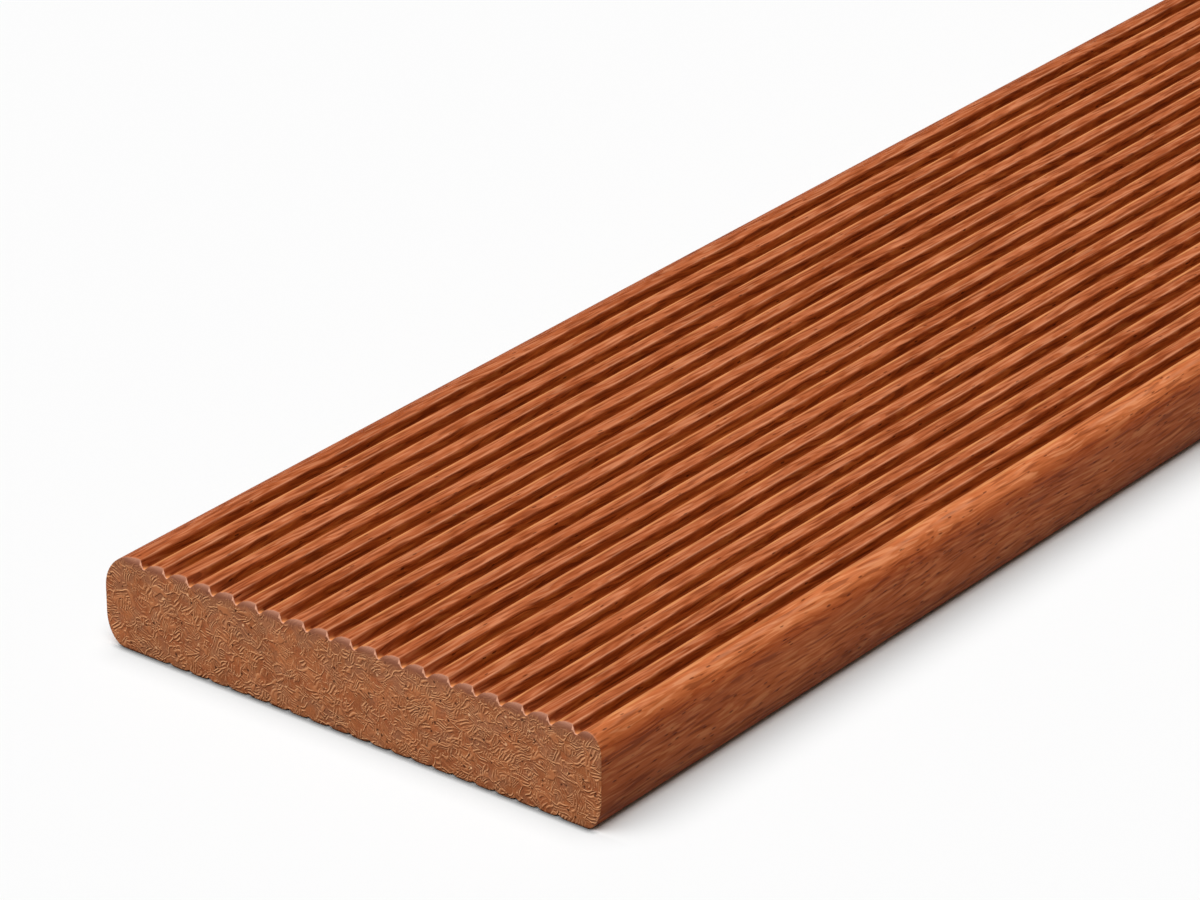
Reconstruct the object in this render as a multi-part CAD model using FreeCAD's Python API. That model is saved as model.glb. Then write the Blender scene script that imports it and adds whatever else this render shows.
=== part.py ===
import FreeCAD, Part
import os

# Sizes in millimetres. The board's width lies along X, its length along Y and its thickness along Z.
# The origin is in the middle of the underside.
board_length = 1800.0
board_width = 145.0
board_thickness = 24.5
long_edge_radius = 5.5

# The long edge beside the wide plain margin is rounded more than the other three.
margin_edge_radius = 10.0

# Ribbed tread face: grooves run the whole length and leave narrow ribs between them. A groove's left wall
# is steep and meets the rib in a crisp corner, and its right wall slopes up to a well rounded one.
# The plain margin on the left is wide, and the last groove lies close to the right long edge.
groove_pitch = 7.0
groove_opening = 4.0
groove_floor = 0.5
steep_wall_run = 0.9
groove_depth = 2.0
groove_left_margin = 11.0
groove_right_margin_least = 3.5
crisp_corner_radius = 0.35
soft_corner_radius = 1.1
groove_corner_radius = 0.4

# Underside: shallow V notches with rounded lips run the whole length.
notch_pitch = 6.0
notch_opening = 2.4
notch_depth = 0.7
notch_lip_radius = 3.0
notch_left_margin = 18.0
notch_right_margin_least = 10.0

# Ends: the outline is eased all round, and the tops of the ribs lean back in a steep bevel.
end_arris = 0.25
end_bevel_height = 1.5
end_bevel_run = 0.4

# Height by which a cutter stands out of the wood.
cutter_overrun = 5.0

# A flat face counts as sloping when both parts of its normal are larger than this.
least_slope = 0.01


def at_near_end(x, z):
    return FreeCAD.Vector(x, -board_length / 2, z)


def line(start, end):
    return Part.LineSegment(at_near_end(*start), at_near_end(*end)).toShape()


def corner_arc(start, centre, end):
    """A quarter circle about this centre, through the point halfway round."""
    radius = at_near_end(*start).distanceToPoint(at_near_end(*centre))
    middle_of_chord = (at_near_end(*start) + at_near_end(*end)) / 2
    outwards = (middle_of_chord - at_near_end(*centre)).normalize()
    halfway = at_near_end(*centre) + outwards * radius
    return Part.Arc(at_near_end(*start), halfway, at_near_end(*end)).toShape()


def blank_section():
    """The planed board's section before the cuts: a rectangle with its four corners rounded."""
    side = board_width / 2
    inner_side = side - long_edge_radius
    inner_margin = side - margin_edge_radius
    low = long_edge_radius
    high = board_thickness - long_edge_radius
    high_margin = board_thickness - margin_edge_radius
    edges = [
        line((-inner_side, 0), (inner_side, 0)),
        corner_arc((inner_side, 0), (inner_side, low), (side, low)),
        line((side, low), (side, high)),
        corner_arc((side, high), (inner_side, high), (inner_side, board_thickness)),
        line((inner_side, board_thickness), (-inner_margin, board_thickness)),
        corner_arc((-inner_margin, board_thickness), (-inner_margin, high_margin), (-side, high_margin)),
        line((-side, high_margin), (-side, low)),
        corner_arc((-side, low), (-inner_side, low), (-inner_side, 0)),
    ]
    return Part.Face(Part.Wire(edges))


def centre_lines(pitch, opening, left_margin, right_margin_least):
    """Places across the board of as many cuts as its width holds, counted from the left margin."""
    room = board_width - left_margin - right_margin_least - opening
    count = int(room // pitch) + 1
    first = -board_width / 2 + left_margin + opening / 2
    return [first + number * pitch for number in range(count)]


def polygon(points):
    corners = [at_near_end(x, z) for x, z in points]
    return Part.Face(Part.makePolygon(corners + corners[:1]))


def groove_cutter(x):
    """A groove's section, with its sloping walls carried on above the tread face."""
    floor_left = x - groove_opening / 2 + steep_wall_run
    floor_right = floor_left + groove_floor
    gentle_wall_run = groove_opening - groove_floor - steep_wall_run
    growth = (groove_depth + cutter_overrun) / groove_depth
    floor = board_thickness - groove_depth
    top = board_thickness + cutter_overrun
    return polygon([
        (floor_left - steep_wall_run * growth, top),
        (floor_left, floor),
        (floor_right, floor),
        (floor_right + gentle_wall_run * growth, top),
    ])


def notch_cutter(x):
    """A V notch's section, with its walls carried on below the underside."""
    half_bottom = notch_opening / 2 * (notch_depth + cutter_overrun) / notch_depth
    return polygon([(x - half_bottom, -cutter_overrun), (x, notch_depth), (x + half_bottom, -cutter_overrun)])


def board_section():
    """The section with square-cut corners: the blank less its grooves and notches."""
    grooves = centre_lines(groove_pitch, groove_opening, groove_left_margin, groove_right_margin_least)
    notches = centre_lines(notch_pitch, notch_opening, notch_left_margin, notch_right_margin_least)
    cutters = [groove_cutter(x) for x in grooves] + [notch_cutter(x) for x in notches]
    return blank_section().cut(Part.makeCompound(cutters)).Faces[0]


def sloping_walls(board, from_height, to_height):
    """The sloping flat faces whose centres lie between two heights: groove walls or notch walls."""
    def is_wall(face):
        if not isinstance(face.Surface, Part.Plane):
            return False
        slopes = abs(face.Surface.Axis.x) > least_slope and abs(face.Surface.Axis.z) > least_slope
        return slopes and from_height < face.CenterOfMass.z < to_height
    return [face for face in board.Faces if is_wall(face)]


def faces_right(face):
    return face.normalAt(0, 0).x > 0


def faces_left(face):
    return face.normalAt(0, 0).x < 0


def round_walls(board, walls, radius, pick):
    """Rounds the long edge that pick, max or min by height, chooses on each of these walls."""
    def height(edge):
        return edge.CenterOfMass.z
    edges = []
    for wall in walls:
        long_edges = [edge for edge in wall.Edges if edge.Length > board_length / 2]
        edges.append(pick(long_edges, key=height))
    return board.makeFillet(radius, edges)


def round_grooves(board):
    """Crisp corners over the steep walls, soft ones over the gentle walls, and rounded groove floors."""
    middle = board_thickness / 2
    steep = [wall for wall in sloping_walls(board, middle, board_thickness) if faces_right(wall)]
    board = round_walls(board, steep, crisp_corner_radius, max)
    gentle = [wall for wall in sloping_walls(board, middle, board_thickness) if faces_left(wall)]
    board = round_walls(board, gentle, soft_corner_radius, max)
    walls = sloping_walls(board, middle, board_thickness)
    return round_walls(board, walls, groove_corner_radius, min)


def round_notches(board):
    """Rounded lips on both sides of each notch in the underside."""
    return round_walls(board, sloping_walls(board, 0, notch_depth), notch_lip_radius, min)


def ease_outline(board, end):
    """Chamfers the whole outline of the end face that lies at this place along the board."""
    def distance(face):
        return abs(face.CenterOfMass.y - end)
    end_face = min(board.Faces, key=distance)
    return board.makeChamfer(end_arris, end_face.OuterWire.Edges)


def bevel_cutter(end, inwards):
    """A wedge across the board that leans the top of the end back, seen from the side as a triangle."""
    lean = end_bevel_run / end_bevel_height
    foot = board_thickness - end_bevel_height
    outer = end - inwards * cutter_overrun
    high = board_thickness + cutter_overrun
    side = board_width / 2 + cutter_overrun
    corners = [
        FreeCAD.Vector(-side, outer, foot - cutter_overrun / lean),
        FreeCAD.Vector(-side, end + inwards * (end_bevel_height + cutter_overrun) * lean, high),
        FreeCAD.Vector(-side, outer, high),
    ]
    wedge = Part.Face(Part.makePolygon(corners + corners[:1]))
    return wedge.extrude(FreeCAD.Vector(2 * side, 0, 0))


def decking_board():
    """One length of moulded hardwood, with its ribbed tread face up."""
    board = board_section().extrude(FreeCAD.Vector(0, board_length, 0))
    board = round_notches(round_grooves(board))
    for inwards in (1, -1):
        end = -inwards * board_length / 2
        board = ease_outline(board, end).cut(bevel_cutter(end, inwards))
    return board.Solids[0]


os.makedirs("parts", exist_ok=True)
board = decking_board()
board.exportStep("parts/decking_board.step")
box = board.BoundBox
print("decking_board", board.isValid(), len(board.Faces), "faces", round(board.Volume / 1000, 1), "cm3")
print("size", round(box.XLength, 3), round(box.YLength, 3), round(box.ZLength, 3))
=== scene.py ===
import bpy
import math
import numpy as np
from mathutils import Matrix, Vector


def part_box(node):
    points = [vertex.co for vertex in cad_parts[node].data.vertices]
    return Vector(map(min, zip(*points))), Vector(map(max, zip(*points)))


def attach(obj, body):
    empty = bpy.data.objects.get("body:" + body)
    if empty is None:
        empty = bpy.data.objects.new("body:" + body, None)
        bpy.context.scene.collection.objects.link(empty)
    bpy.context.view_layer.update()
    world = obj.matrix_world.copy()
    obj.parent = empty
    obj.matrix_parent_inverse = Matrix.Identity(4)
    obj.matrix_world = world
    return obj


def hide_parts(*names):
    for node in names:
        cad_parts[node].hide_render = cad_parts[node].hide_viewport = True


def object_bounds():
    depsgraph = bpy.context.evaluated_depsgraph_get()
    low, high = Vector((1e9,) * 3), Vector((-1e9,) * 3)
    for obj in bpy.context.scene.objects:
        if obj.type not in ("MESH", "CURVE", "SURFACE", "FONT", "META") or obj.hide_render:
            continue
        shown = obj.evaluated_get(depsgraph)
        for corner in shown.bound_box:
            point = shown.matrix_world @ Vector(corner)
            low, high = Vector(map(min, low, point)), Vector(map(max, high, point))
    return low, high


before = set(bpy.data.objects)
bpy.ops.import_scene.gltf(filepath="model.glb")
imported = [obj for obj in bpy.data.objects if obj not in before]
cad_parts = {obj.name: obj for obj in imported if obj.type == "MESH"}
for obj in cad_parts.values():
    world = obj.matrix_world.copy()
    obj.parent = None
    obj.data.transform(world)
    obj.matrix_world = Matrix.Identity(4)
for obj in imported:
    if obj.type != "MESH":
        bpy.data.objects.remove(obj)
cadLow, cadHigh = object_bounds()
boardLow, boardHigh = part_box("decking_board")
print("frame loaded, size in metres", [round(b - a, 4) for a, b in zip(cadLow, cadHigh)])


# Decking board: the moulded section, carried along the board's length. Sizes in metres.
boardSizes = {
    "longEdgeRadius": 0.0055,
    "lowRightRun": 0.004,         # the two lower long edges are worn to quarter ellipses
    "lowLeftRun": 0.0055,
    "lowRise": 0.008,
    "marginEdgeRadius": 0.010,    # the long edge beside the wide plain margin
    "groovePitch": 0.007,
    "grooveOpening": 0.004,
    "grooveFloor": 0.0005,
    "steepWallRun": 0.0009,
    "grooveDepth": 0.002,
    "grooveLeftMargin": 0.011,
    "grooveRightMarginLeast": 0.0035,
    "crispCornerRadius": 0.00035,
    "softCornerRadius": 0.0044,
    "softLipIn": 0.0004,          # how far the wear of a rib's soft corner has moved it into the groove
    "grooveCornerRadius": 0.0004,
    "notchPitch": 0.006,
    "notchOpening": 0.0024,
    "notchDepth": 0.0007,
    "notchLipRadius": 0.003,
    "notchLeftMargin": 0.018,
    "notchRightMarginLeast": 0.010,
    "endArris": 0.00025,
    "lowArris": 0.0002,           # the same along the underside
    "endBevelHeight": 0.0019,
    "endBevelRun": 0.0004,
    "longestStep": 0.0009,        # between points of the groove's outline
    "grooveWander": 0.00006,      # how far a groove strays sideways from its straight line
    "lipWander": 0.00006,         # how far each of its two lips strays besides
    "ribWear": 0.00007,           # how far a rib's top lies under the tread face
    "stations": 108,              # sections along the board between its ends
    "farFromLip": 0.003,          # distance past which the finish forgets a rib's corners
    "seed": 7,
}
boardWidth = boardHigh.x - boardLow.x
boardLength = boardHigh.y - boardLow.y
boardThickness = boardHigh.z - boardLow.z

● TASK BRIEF
Transcribe exactly, and only, the lines beginning at the line containing "board = decking_board()" and ending at the line containing "return low, high", both inclusive.

● EXERCISE SOLUTION
board = decking_board()
board.exportStep("parts/decking_board.step")
box = board.BoundBox
print("decking_board", board.isValid(), len(board.Faces), "faces", round(board.Volume / 1000, 1), "cm3")
print("size", round(box.XLength, 3), round(box.YLength, 3), round(box.ZLength, 3))
=== scene.py ===
import bpy
import math
import numpy as np
from mathutils import Matrix, Vector


def part_box(node):
    points = [vertex.co for vertex in cad_parts[node].data.vertices]
    return Vector(map(min, zip(*points))), Vector(map(max, zip(*points)))


def attach(obj, body):
    empty = bpy.data.objects.get("body:" + body)
    if empty is None:
        empty = bpy.data.objects.new("body:" + body, None)
        bpy.context.scene.collection.objects.link(empty)
    bpy.context.view_layer.update()
    world = obj.matrix_world.copy()
    obj.parent = empty
    obj.matrix_parent_inverse = Matrix.Identity(4)
    obj.matrix_world = world
    return obj


def hide_parts(*names):
    for node in names:
        cad_parts[node].hide_render = cad_parts[node].hide_viewport = True


def object_bounds():
    depsgraph = bpy.context.evaluated_depsgraph_get()
    low, high = Vector((1e9,) * 3), Vector((-1e9,) * 3)
    for obj in bpy.context.scene.objects:
        if obj.type not in ("MESH", "CURVE", "SURFACE", "FONT", "META") or obj.hide_render:
            continue
        shown = obj.evaluated_get(depsgraph)
        for corner in shown.bound_box:
            point = shown.matrix_world @ Vector(corner)
            low, high = Vector(map(min, low, point)), Vector(map(max, high, point))
    return low, high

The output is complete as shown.